The Persians, as soon as they were put to flight by the Lacedaemonians, ran hastily away, without preserving any order, and took refuge in their own camp, within the wooden defence which they had raised in the Theban territory. It is a marvel to me how it came to pass, that although the battle was fought quite close to the grove of Ceres, yet not a single Persian appears to have died on the sacred soil, nor even to have set foot upon it, while round about the precinct, in the unconsecrated ground, great numbers perished. Iimagine- if it is lawful, in matters which concern the gods, to imagine anything- that the goddess herself kept them out, because they had burnt her dwelling at Eleusis. Such, then, was the issue of this battle.
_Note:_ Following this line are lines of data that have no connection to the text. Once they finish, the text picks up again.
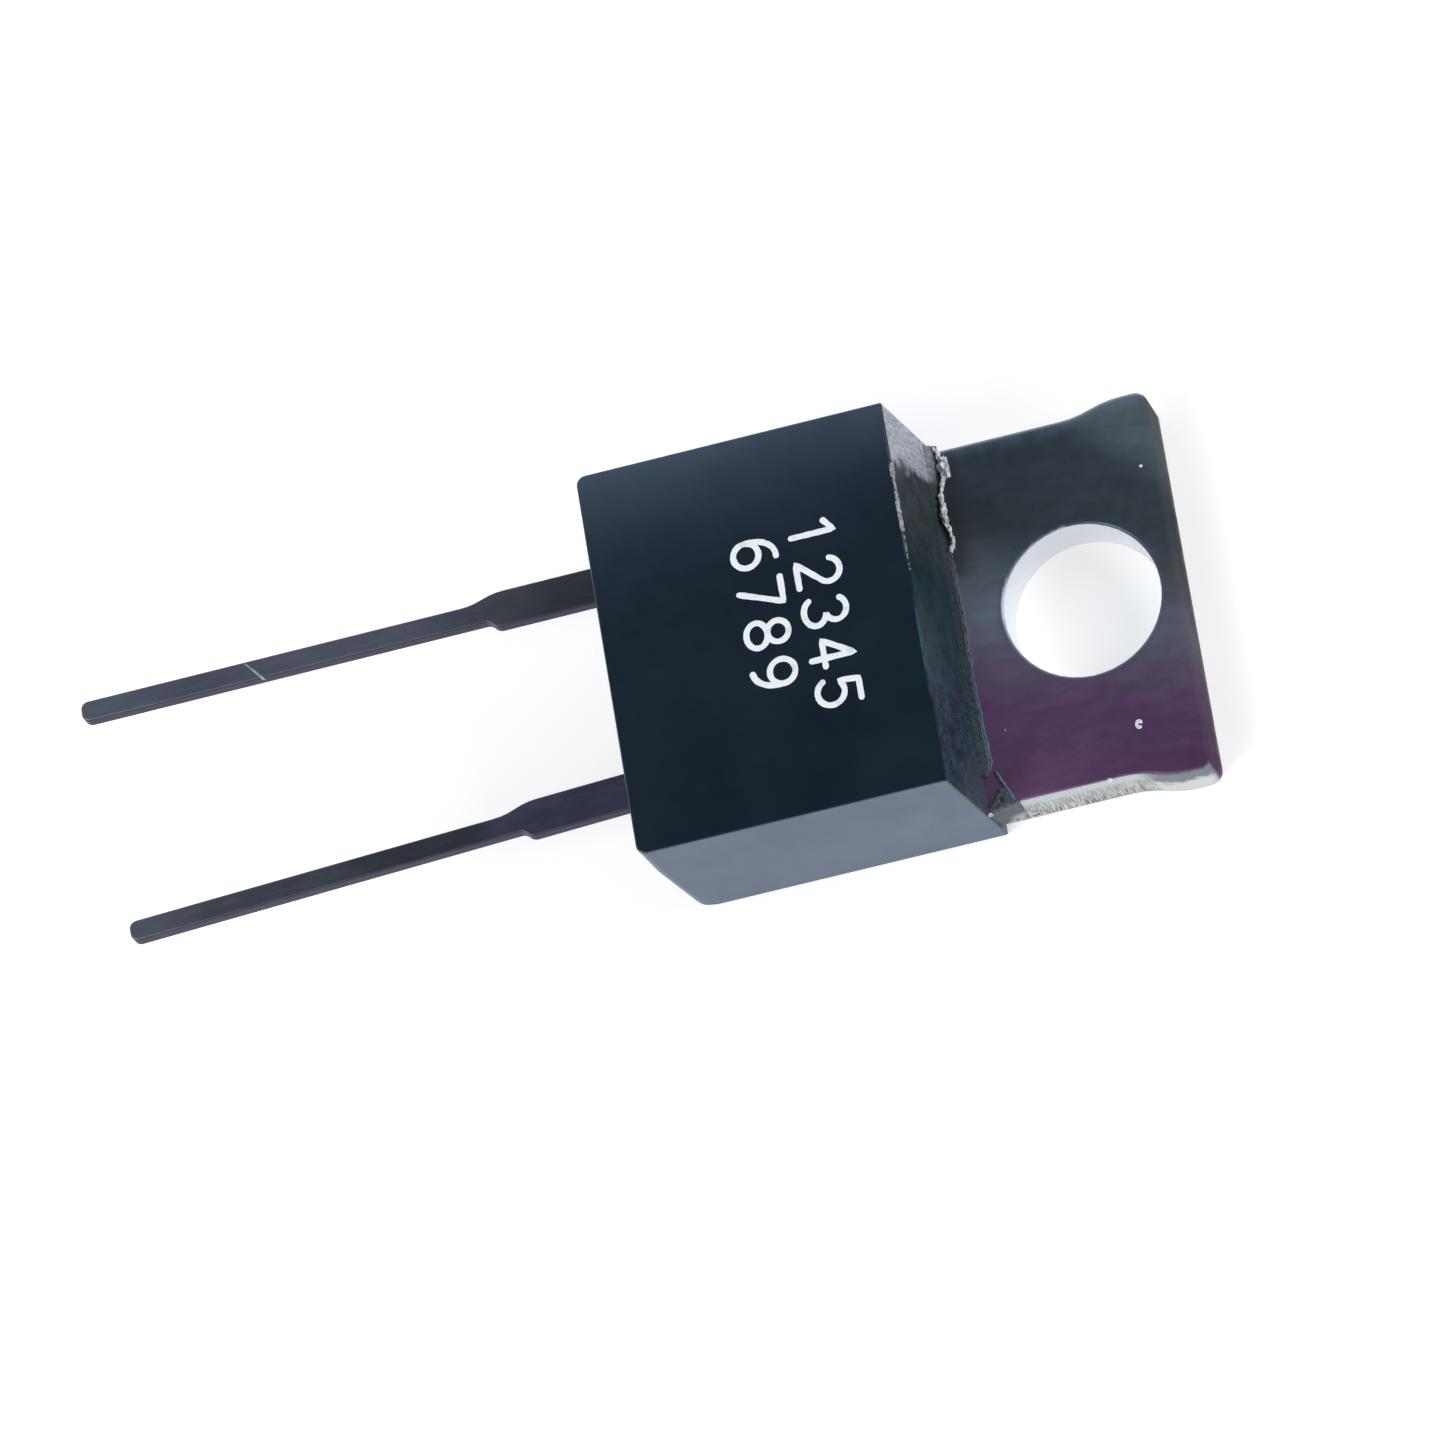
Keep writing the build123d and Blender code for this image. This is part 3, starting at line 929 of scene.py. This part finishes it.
def corner_flash():
    """Flake of resin over the right corner of the tab, where it leaves the case."""
    levels, columns = 22, 7
    top = tab_top + 0.02 * MM
    drop = 0.9 * MM
    rows = (               # reach to the left, first and last distance from the foot of the wall, in mm
        (-4.80, 0.08, 0.66),
        (-4.68, 0.14, 0.60),
        (-4.56, 0.22, 0.54),
        (-4.45, 0.32, 0.48),
    )
    mesh = bmesh.new()
    for level in range(levels + 1):
        depth = level / levels
        height = top - drop * depth
        width = (0.70 - 0.12 * depth) * MM
        for column in range(columns + 1):
            share = column / columns
            spot = Vector((wall_x(height) + width * share, waist_side, height))
            spot.y -= 0.10 * MM * (1 - share) ** 2
            lump(mesh, spot, (0.10 * MM, (0.11 - 0.05 * share) * MM, 0.06 * MM))
    for reach, start, end in rows:
        ridge_of_lumps(mesh, at_foot((start, reach), (end, reach)), 6, 0.10 * MM, 0.04 * MM)
    fused(piece("corner_flash", mesh, corner_finish), 0.03 * MM, smoothing=3)


def corner_thread():
    """Thin thread of resin across the right corner of the tab."""
    mesh = bmesh.new()
    points = smooth_run(at_foot((0.34, -3.95), (0.50, -4.35), (0.72, -4.84)), spacing=0.05 * MM)
    bead(mesh, rounded(points, 0.040 * MM, 0.035 * MM), UP)
    roughen(mesh, 0.02 * MM, 0.06 * MM)
    piece("corner_thread", mesh, thread_finish)


def corner_crumbs():
    """White crumbs at the ends of the flake: one at the foot of the wall and a few at its lower tip."""
    mesh = bmesh.new()
    at_wall = Vector((foot_x + 0.03 * MM, case_low.y + 0.06 * MM, tab_top + 0.10 * MM))
    lump(mesh, at_wall, (0.08 * MM, 0.05 * MM, 0.10 * MM))
    for _ in range(9):
        out = chance.uniform(0.85, 1.30) * MM
        height = chance.uniform(0.07, 0.45) * MM
        size = chance.uniform(0.03, 0.06) * MM
        lump(mesh, Vector((foot_x + out, waist_side, height)), (size * 1.6, size * 0.8, size))
    fused(piece("corner_crumbs", mesh, broken_finish), 0.02 * MM, smoothing=1)


def rim_chips():
    """Pale chips along the rim of the marked face, above the wall, finer towards the right."""
    rim = Vector((rim_x - 0.005 * MM, 0, face_height - 0.03 * MM))
    outward = Vector((0.8, 0, 0.6)).normalized()
    first, last, fine_from = 3.4 * MM, 0.6 * MM, 1.7 * MM
    runs = 6                   # straight runs in a chip
    mesh = bmesh.new()
    reach = first
    while reach > last:
        length = chance.uniform(0.12, 0.45) * MM
        half_width = chance.uniform(0.035, 0.07) * MM * (0.35 if reach < fine_from else 1)
        points = []
        for step in range(runs + 1):
            offset = Vector((chance.uniform(-0.015, 0.015) * MM, reach - length * step / runs, 0))
            points.append(rim + offset)
        bead(mesh, rounded(points, half_width, half_width * 0.5), outward)
        reach -= length + chance.uniform(0.01, 0.10) * MM
    piece("rim_chips", mesh, chip_finish)


def tab_specks():
    """White specks that stick to the tab: a small open ring, two grains and one on its right side."""
    ring_centre = Vector((0.86 * MM, -3.58 * MM, tab_top))
    grains = ((2.05, 3.11, 0.045), (-2.47, -2.9, 0.02))    # x, y and radius, in mm
    on_side = Vector((-0.11 * MM, waist_side, tab_top - 0.05 * MM))
    mesh = bmesh.new()
    ring = [ring_centre + Vector((x, y, 0)) for x, y in arc((0, 0), (0.060 * MM, 0.085 * MM), 30, 290)]
    bead(mesh, rounded(ring, 0.045 * MM, 0.03 * MM), UP)
    for x, y, radius in grains:
        lump(mesh, Vector((x * MM, y * MM, tab_top)), (radius * MM, radius * MM, radius * 0.6 * MM))
    lump(mesh, on_side, (0.08 * MM, 0.05 * MM, 0.09 * MM))
    piece("tab_specks", mesh, speck_finish)


def lead_scratch():
    """Bright burr thrown up by a scratch across the left lead, broader towards its end."""
    start = Vector((lead_low.x + 4.34 * MM, lead_high.y - 0.51 * MM, lead_high.z))
    burr_height = 0.010 * MM
    half_widths = ((0, 0.012), (0.3, 0.019), (0.65, 0.028), (0.9, 0.032), (1, 0.008))   # share, mm
    mesh = bmesh.new()
    stations = []
    for share, half_width in half_widths:
        spot = start + Vector((0.46 * share, -0.56 * share, 0)) * MM
        stations.append((spot, half_width * MM, burr_height))
    bead(mesh, stations, UP)
    piece("lead_scratch", mesh, solder("scratch_burr"))


junction_flash()
junction_crumbs()
corner_flash()
corner_thread()
corner_crumbs()
rim_chips()
tab_specks()
lead_scratch()

# ---------------------------------------------------------------------------- output

bpy.context.scene.view_settings.view_transform = "Standard"
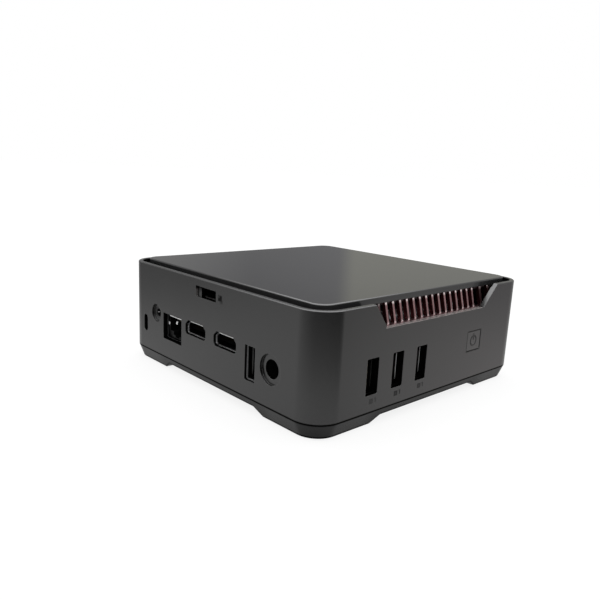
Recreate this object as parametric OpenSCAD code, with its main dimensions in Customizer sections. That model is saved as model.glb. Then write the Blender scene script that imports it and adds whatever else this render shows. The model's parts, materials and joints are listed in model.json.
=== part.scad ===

Artabazus, the son of Pharnaces, who had disapproved from the first of the king's leaving Mardonius behind him, and had made great endeavours, but all in vain, to dissuade Mardonius from risking a battle, when he found that the latter was bent on acting otherwise than he wished, did as follows. He had a force under his orders which was far from inconsiderable, amounting, as it did, to near forty thousand men. Being well aware, therefore, how the battle was likely to go, as soon as the two armies began to fight, he led his soldiers forward in an orderly array, bidding them one and all proceed at the same pace, and follow him with such celerity as they should observe him to use. Having issued these commands, he pretended to lead them to the battle. But when, advancing before his army, he saw that the Persians were already in flight, instead of keeping the same order, he wheeled his troops suddenly round, and beat a retreat; nor did he even seek shelter within the palisade or behind the walls of Thebes, but hurried on into Phocis, wishing to make his way to the Hellespont with all possible speed. Such accordingly was the course which these Persians took.

As for the Greeks upon the king's side, while most of them played the coward purposely, the Boeotians, on the contrary, had a long struggle with the Athenians. Those of the Thebans who were attached to the Medes, displayed especially no little zeal; far from playing the coward, they fought with such fury that three hundred of the best and bravest among them were slain by the Athenians in this passage of arms. But at last they too were routed, and fled away- not, however, in the same direction as the Persians and the crowd of allies, who, having taken no part in the battle, ran off without striking a blow- but to the city of Thebes.

To me it shows very clearly how completely the rest of the barbarians were dependent upon the Persian troops, that here they all fled at once, without ever coming to blows with the enemy, merely because they saw the Persians running away. And so it came to pass that the whole army took to flight, except only the horse, both Persian and Boeotian. These did good service to the flying foot-men, by advancing close to the enemy, and separating between the Greeks and their own fugitives.

The victors however pressed on, pursuing and slaying the remnant of the king's army.

Meantime, while the flight continued, tidings reached the Greeks who were drawn up round the Heraeum, and so were absent from the battle, that the fight was begun, and that Pausanias was gaining the victory. Hearing this, they rushed forward without any order, the Corinthians taking the upper road across the skirts of Cithaeron and the hills, which led straight to the temple of Ceres; while the Megarians and Phliasians followed the level route through the plain.